Another striking difference between the two museums is that while Cartwright Hall exclusively uses English as its medium of communication, the Malay Heritage Centre uses both Malay and English in its displays. At Cartwright Hall, the use of English reflects the museum’s location in England, but also its context, history and aim of providing a site of interaction and integration rather than the re-formation of communal groups. The Malay Heritage Centre on the other hand, comes from a different background, and its aim to preserve fast-disappearing traditional culture includes the preservation of Malay languages, both current and old, such as Jawi. Additionally, there is a recognition that language is always the medium and mediator of culture. Many cultural concepts cannot be completely translated into another language without losing some of their original flavour and connotations. Thus the Malay Heritage Centre often begins with Malay words as titles for exhibitions, sections or objects, and then proceeds to unpack these in both English and Malay to cater to the widest possible audience while remaining true to the original ideas behind the objects and cultural practices.

Cartwright Hall tries to make its collections resonate with local Bradford stories, as its target audience is mainly the communities in and around Bradford. It does not, however, try to dictate a particular way of viewing its collections, thus making them accessible to visitors from farther afield as well. The Malay Heritage Centre’s remit is much more specific and its target audience can be separated more neatly into a few categories. It caters to the Malay communities in Singapore who want to reconnect with their heritage, or to study its intricacies.

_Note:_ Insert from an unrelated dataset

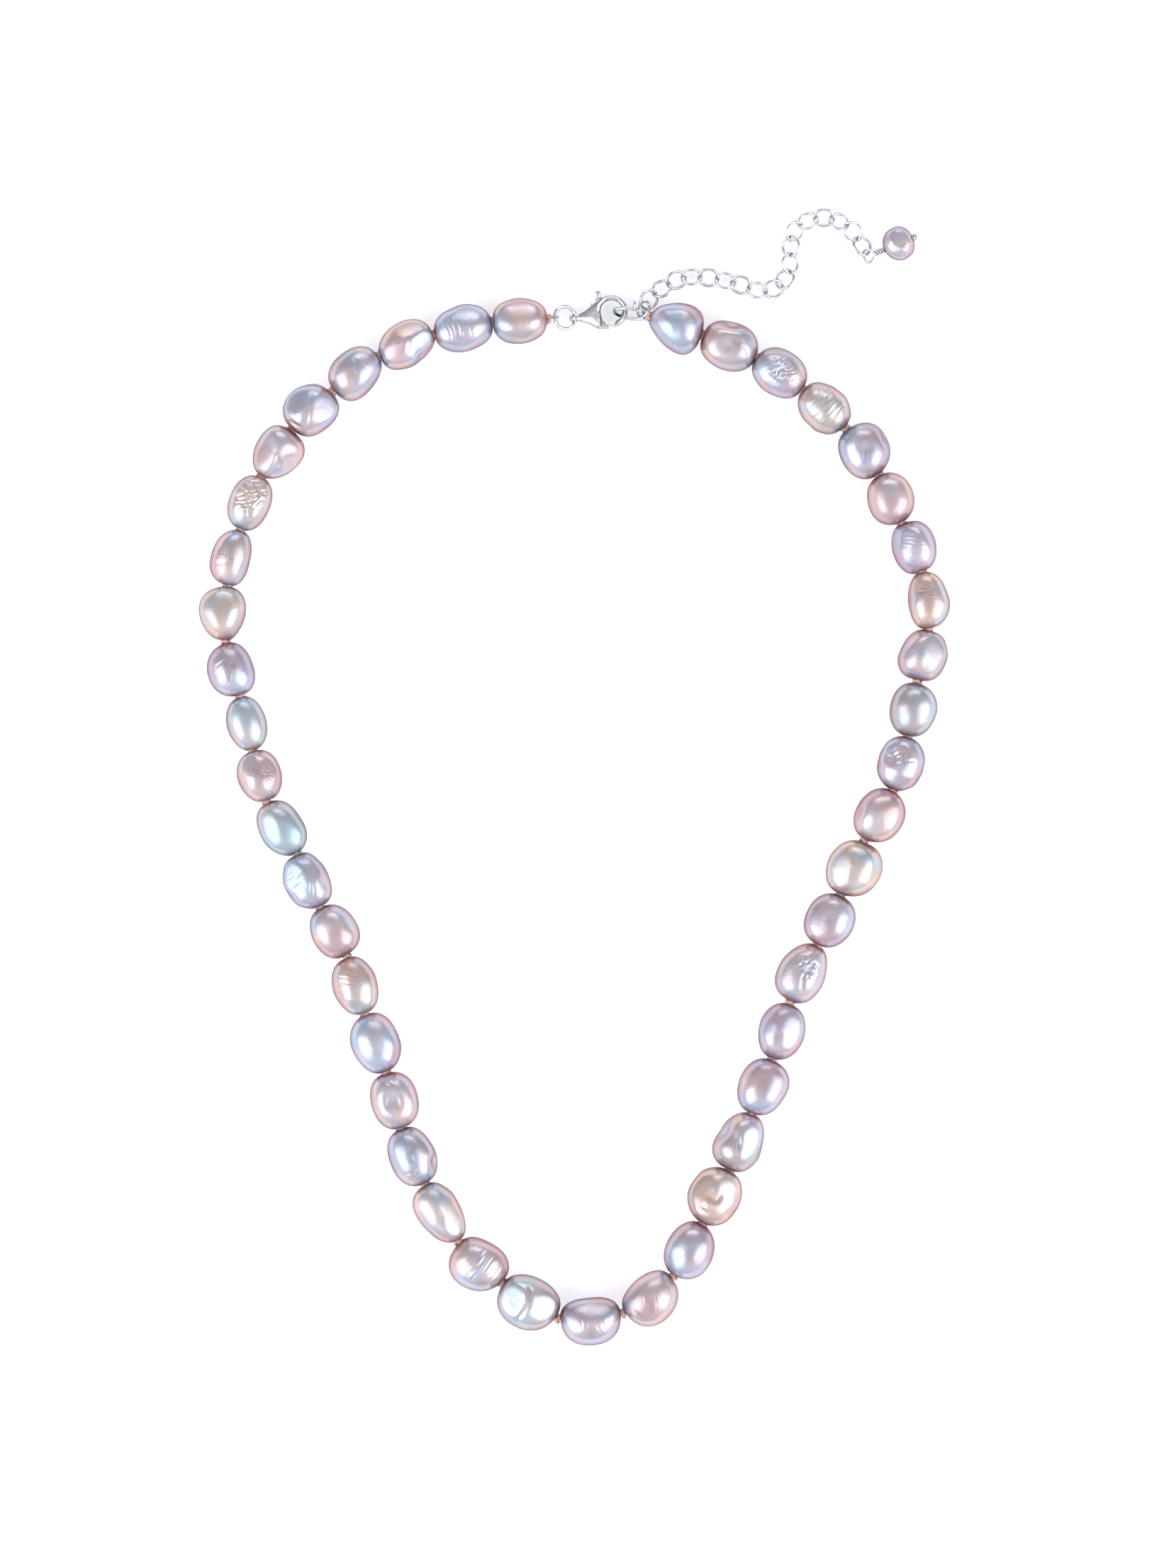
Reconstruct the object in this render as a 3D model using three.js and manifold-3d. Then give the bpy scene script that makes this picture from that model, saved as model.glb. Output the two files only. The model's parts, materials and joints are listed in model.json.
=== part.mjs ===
// A baroque pearl necklace lying flat: one strand of drilled pearls on silk, a lobster claw clasp
// closed on an oval tail ring, and an extender chain with a small pearl drop.
// Millimetres, +Z up, +Y towards the clasp, origin under the middle of the footprint.

import * as THREE from 'three';
import { mergeVertices } from 'three/addons/utils/BufferGeometryUtils.js';
import Module from 'manifold-3d';

const wasm = await Module();
wasm.setup();

// ---- driving dimensions ----

const threadHeight = 3.85;   // of the drill holes above the surface
const threadRadius = 0.22;
const boreRadius = 0.55;
const knotGap = 0.5;         // between two neighbouring pearls, for the knot
const usualHeight = 7.7;     // a pearl's height is half its own width, half this
const restGap = 0.01;        // keeps a settled pearl from dipping below the surface
const pearlSides = 12;
const pearlRings = 6;
const endRing = 76;          // degrees from a pearl's waist to its last ring at either end
const girthRound = 0.92;     // below 1 makes a pearl fuller than an ellipsoid, across and along
const lengthRound = 0.95;

// knots along the thread, from the clasp's side down round the front and back up: x, y
const knots = [
  [-4.2, 77.4], [-13.8, 76.9], [-23.7, 74.7], [-33.0, 71.1], [-40.8, 65.1], [-47.7, 58.7],
  [-52.9, 50.7], [-56.4, 41.7], [-58.6, 32.2], [-59.0, 22.8], [-56.4, 13.6], [-54.4, 4.3],
  [-52.0, -4.3], [-46.9, -13.1], [-42.9, -22.1], [-38.4, -30.5], [-35.4, -40.2], [-31.8, -50.1],
  [-29.4, -59.6], [-25.2, -69.0], [-19.6, -78.7], [-12.1, -85.7], [-2.7, -91.8],
  [8.4, -90.9], [16.8, -84.7], [21.8, -75.7], [26.4, -66.7], [30.1, -57.1], [33.6, -47.9],
  [36.5, -38.3], [41.3, -28.6], [45.1, -20.0], [49.2, -10.9], [54.0, -2.4], [56.6, 6.7],
  [58.1, 16.0], [60.0, 24.9], [58.9, 34.6], [55.5, 42.9], [51.6, 51.0], [46.1, 58.9],
  [38.7, 65.4], [30.9, 70.9], [21.8, 74.7], [12.65, 77.9],
];

// pearls in the same order: width, shift towards the neck, swelling on the side away from the
// front pearl, and colour
const pearls = [
  [7.7, 0.1, 0, 'rose'], [7.8, 0, 0, 'lavender'], [7.7, -0.2, 0, 'rose'],
  [7.9, -0.2, 0, 'lavender'], [8.7, -0.3, 0, 'lavender'], [7.9, 0.2, 0.22, 'rose'],
  [7.1, -0.3, 0, 'cream'], [6.7, -0.6, 0, 'rose'], [7.9, -0.8, 0.15, 'cream'],
  [7.9, -0.4, 0, 'lavender'], [6.7, 0, 0, 'mint'], [7.5, 0.1, 0, 'rose'],
  [7.6, 0, 0, 'mint'], [7.6, -0.4, 0, 'lavender'], [8.0, 0.2, -0.1, 'rose'],
  [7.5, -0.2, 0, 'cream'], [8.2, 0.1, 0, 'lavender'], [8.2, 0.2, 0, 'rose'],
  [8.1, 0, 0, 'lavender'], [7.3, -0.4, 0.22, 'cream'], [8.9, -0.6, 0, 'rose'],
  [9.1, -0.5, 0, 'mint'],
  [8.3, -0.9, 0, 'lavender'],
  [8.4, -0.9, 0, 'rose'], [8.2, -0.3, 0, 'lavender'], [8.9, 0.4, 0, 'cream'],
  [8.1, 0.3, -0.12, 'rose'], [8.3, -0.2, 0, 'lavender'], [7.8, -0.2, 0, 'lavender'],
  [7.9, 0.4, -0.2, 'rose'], [8.4, -0.1, 0, 'lavender'], [9.0, -0.3, 0, 'cream'],
  [8.3, -0.1, 0, 'rose'], [7.9, -0.1, 0, 'lavender'], [8.0, -0.1, 0, 'mint'],
  [8.2, -0.1, 0, 'rose'], [6.9, -0.6, 0, 'cream'], [7.6, -0.5, 0, 'lavender'],
  [8.0, -0.1, 0, 'rose'], [8.7, -0.5, 0, 'lavender'], [7.8, -0.1, 0, 'cream'],
  [7.9, -0.2, 0, 'lavender'], [8.4, -0.1, 0, 'rose'], [8.0, 0.1, -0.36, 'lavender'],
];
const frontPearl = 22;       // the pearl at the bottom of the loop, counted from the clasp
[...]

It also caters for school trips; for students to learn about the history of Singapore from a Malay perspective. Finally, it provides for local visitors and tourists who may have little knowledge about the objects on display, may not understand any Malay or attend a guided tour, hence making the wall texts very important. While contemporary art may be more central to Cartwright Hall’s displays, it is used equally as effectively at the Malay Heritage Centre to connect past with present and to address issues of identity that have inevitably arisen in both places.